Driving home was an adventure in itself. Kamden was screaming - Zenock was asking a hundred questions, and I could barely see out the window from all the rain. I cranked up the Primary music (the only thing that gets them quiet in the car), said a quick prayer, and tried to get home. The first road was closed... flooded. I turned around. By this time all the street lights are out -it is a VERY busy area of town. I drove down another street to get home and had to drive under telephone poles that were halfway down and ready to fall at any given minute. Huge trees were uprooted all over. I was swerving around them. I pulled into our subdivision and was in shock... fences were blown everywhere, there were outhouses sitting in the middle of lawns that were blown there from 2 blocks away, siding and chunks of shingles had been blown off. It was also garbage day and trash cans and garbage had been blown everywhere. As I pulled onto our street it was just drizzling. Everyone had ventured outside surveying the damage. I was on the phone with JC and was crying seeing all that had happened since I had left that morning. Our neighbors siding was completely ripped off as well as a big tree in the back yard fell through their window.

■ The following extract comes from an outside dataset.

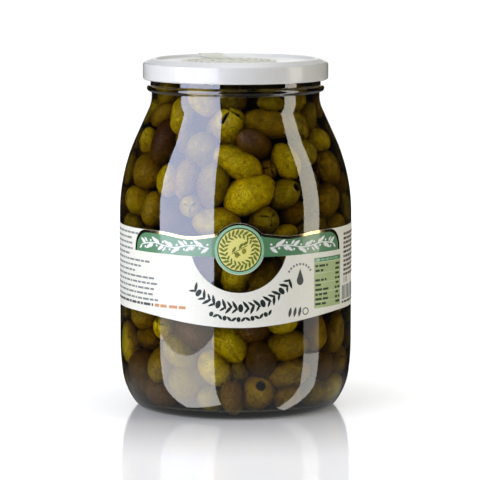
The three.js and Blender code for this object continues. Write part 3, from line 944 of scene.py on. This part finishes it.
def print_sprig(sheet):
    """A sprig of olives with a woven wreath of leaves round it, over the badge's yellow."""
    for count, radius, lean, length, width in ((26, 7.9, 0.95, 3.3, 1.15), (20, 6.1, -0.95, 2.6, 0.9)):
        sheet.wreath("leaf", (0, BADGE_HEIGHT), radius, count, length, width, math.pi / 2 + lean, 12, 0.6)
    for side, along, turn in ((1, -2.4, 1.0), (-1, -1.0, -0.35), (1, 0.6, 1.0), (1, 2.6, 0.6)):
        sheet.dot("leaf", (along, BADGE_HEIGHT + along * 0.55 + side * 1.4), 3.2, 1.2, turn, 14, 0.6)
    for x, y in ((-1.1, -2.3), (2.0, -0.6)):
        sheet.dot("olive", (x, BADGE_HEIGHT + y), 2.0, 2.6, -0.3)
    sheet.area("leaf", [(-3.6, 75.9), (-3.5, 76.3), (3.4, 80.2), (3.5, 79.8)])


def print_arcs(sheet):
    """Two curved rows below the window: a garland of leaves and olives, and a shorter row."""
    centre = (0, WINDOW_CENTRE)
    for i in range(20):
        degrees = -134 + 95 * i / 19
        lean = math.radians(degrees) + math.pi / 2
        if i % 4 == 1:
            sheet.dot("dark", polar(centre, 29.3, degrees), 2.3, 3.7, lean)
        else:
            side = 1 if i % 2 else -1
            sheet.dot("dark", polar(centre, 29.3 + side, degrees), 5.0, 1.4, lean + side, 16, 0.5)
            sheet.dot("dark", polar(centre, 29.3 - side * 1.2, degrees), 3.8, 1.1, lean - side * 0.8, 14, 0.5)
    for i in range(14):
        degrees = -111.5 + 45 * i / 13
        lean = math.radians(degrees) + math.pi / 2
        if i % 3:
            lean += 0.7 if i % 2 else -0.7
            sheet.dot("dark", polar(centre, 34.4, degrees), 2.9, 1.3, lean, 14, 0.45)
        else:
            sheet.dot("dark", polar(centre, 34.4, degrees), 1.9, 2.3, lean)


def print_small(sheet):
    """The columns of small print as bars, the orange line, the drop and the grey stripes."""
    draw = make_draw(7)
    ends = (-53, -59, -57, -58, -60, -44, -51, -56, -41, -40, -42, -42.5, -39.5)
    for row, end in enumerate(ends):
        sheet.words("grey", draw, -112, end, 82.2 - 2.42 * row, 0.9)
    sheet.words("dark_grey", draw, -112, -42.5, 50.8, 1.15)
    for left, right in ((-41.5, -34.5), (-33.2, -24.5)):
        sheet.words("orange", draw, left, right, 50.7, 1.35)
    for row in range(10):
        sheet.words("brown", draw, 60, 104 - 6 * draw(), 80.8 - 2.05 * row, 1.15)
    for x in (60.5, 62.6, 64.2):
        sheet.bar("dark_grey", x, 59.2, 0.5, 2.6)
    x = 58.2
    while x < 92:
        width = 0.3 + 1.5 * draw()
        sheet.bar("grey", x, 51.6, width, 6.4)
        x += width + 0.35 + 0.6 * draw()
    sheet.words("dark_grey", draw, 58, 92, 49.9, 1.0)
    for x in (22.4, 24.9, 27.4):
        sheet.dot("dark_grey", (x + 1, 49.2), 4.6, 1.5, 1.35, 14, 0.5)
    sheet.area("dark_grey", *ring((31.6, 49.2), 1.7, 1.25))
    sheet.dot("dark_grey", (28.6, 63.2), 3.6, 4.2)
    sheet.area("dark_grey", [(26.9, 63.9), (28.6, 68.6), (30.3, 63.9)])
    for i in range(9):
        x, y = polar((0, 0), 1, 150 - 15 * i)
        sheet.dot("grey", (28.6 + 6.6 * x, 64.6 + 6.0 * y), 1.1, 1.1)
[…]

(Our home spared with only very minor damage.)

Other neighbors had windows that were broke out from the wind. Fences blown down. Shingles had been blown off of roofs in patches. Trees uprooted everywhere. The new construction home behind our house was framed in and ready for brick work... it was completely destroyed. In all honesty, it was something you see in a movie - not something you witness in your own neighborhood.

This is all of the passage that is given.